The Way of St. James via the French Way, Spain
Best For: True pilgrims and hikers looking for a long walk through Europe
Distance: 472 miles
The Way of St. James, or the walking path to the cathedral of Santiago de Compostela in northern Spain, which is thought to house the remains of St. James, has been a trade route since ancient Roman times and a Christian pilgrimage since the Middle Ages. All that foot traffic has made it not just a sacred journey for the devout, but also one of the best walking paths in Europe. There are numerous “ways” to travel to the sanctuary, many of them maintained, but the most popular is the French Way, which begins in Saint-Jean-Pied-de-Port in France and rambles across the Pyrenees into the heart of the Galician countryside, taking in cities like León and Pamplona, the latter famed for its running of the bulls in July.

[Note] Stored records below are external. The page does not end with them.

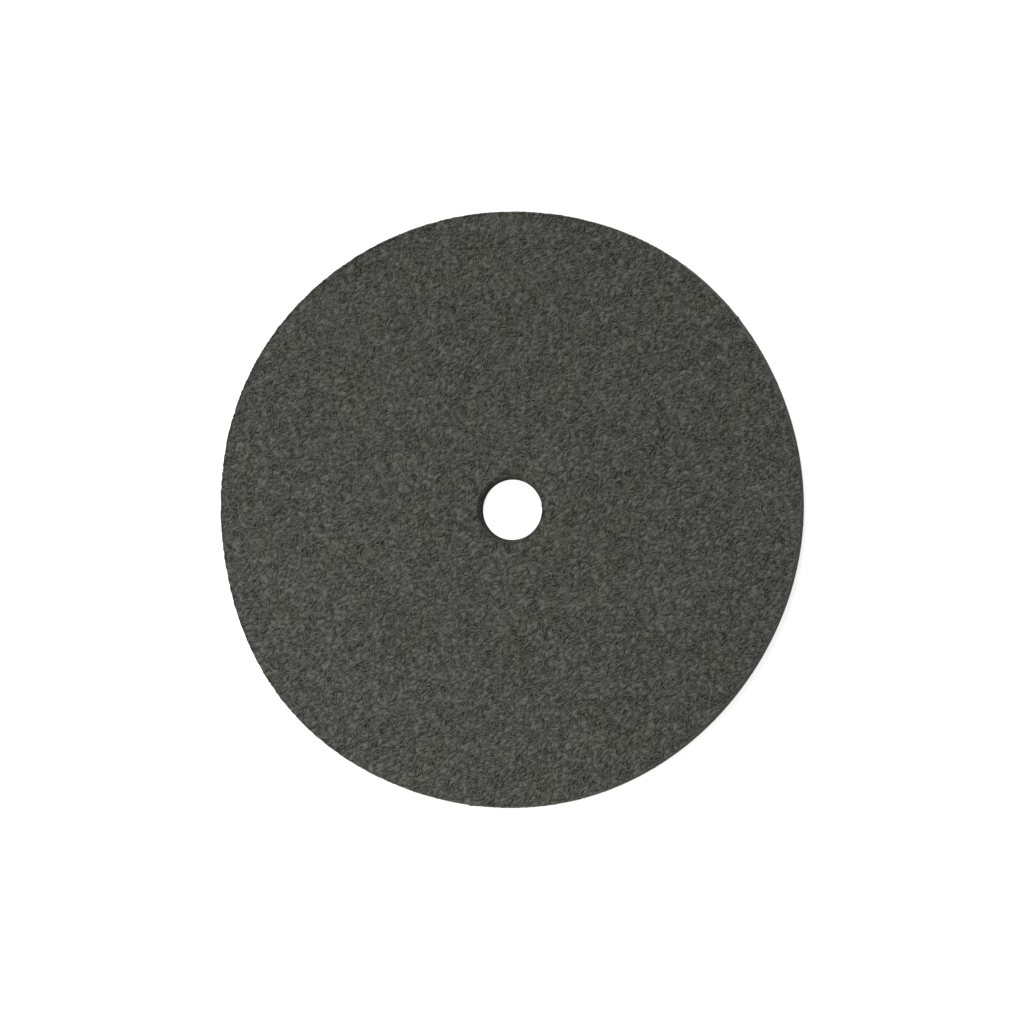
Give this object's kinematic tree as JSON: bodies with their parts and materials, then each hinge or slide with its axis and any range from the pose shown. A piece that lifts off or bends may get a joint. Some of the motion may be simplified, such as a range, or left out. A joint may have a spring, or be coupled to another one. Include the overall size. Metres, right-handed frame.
{
  "type": "surface conditioning disc",
  "caption": "Thin round pad of matted abrasive nylon web with a punched arbor hole, for cleaning and blending metal on a grinder or sander.",
  "frame": {"origin": "centre of the arbor hole on the back face, which the disc lies on", "axes": "+Z out of the working face, along the arbor axis; +X and +Y in the plane of the disc, +Y towards the top of the picture"},
  "size_m": [0.1267, 0.1267, 0.003],
  "materials": {
    "abrasive_web": "matte"
  },
  "bodies": {
    "root": {"conditioning_disc": "abrasive_web"}
  },
  "joints": []
}
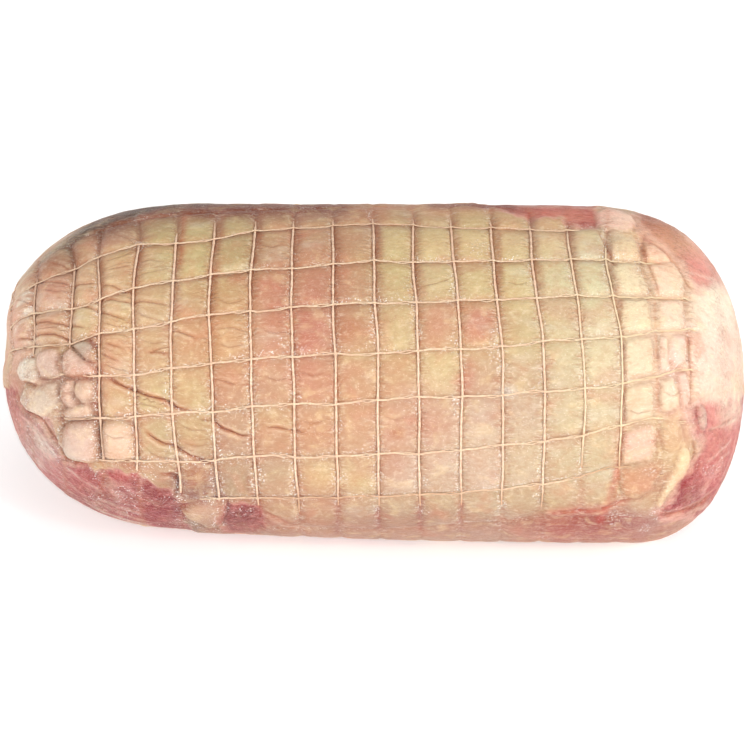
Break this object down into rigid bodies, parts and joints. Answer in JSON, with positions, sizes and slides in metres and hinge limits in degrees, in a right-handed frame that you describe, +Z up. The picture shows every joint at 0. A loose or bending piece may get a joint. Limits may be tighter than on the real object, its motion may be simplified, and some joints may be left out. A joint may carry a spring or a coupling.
{
  "type": "turkey roast",
  "caption": "Boneless raw turkey roast, a long rounded roll under its skin, held in an elastic net and sealed in tight clear film, on a flattened underside.",
  "frame": {"origin": "under the middle of the roast, on the surface that it lies on", "axes": "+X along the roast, +Z up, the shown side faces -Y"},
  "size_m": [0.301, 0.1526, 0.1237],
  "materials": {
    "film": "clear tight vacuum film, glossy and wet underneath",
    "skin_and_meat": "moist raw poultry skin with fat and pink to red meat",
    "net": "off-white elastic cord, soaked"
  },
  "bodies": {
    "root": {"roast_pack": "film"}
  },
  "joints": []
}
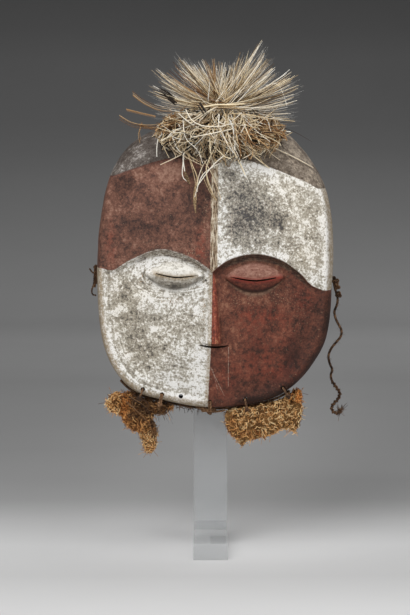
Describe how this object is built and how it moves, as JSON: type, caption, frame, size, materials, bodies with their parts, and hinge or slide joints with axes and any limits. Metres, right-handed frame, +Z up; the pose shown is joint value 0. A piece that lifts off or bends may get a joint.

Since it sees so many hikers, the French Way, which has been declared part of a UNESCO World Heritage site, is well maintained and signed with the exploding star that is the symbol of the pilgrimage. Though ample accommodations and easy access to supplies make it possible to speed hike, it’s more fun to savor glasses of rioja and stop in small towns along the way or to hear the stories of pilgrims and the prayers they hope to have answered (or sins washed away). If you’re walking at night, be sure to look up at the sky—the Way of St. James route parallels the path of the Milky Way.
When to Go: In spring and fall the weather is cool and crowds lighter. Stay away in August, when all of Europe goes on vacation.
Shortcut: The English Way, traditionally taken by pilgrims who took a ship to Spain from England and then walked to Santiago de Compostela, is a much shorter trail, just 45 miles from the seaport of A Coruña to the cathedral.
Insider Tip: If you are in fact doing the Way as a religious gesture, you can purchase a pilgrim’s passport, which is like a coupon book good for low prices on accommodations and meals along the trail.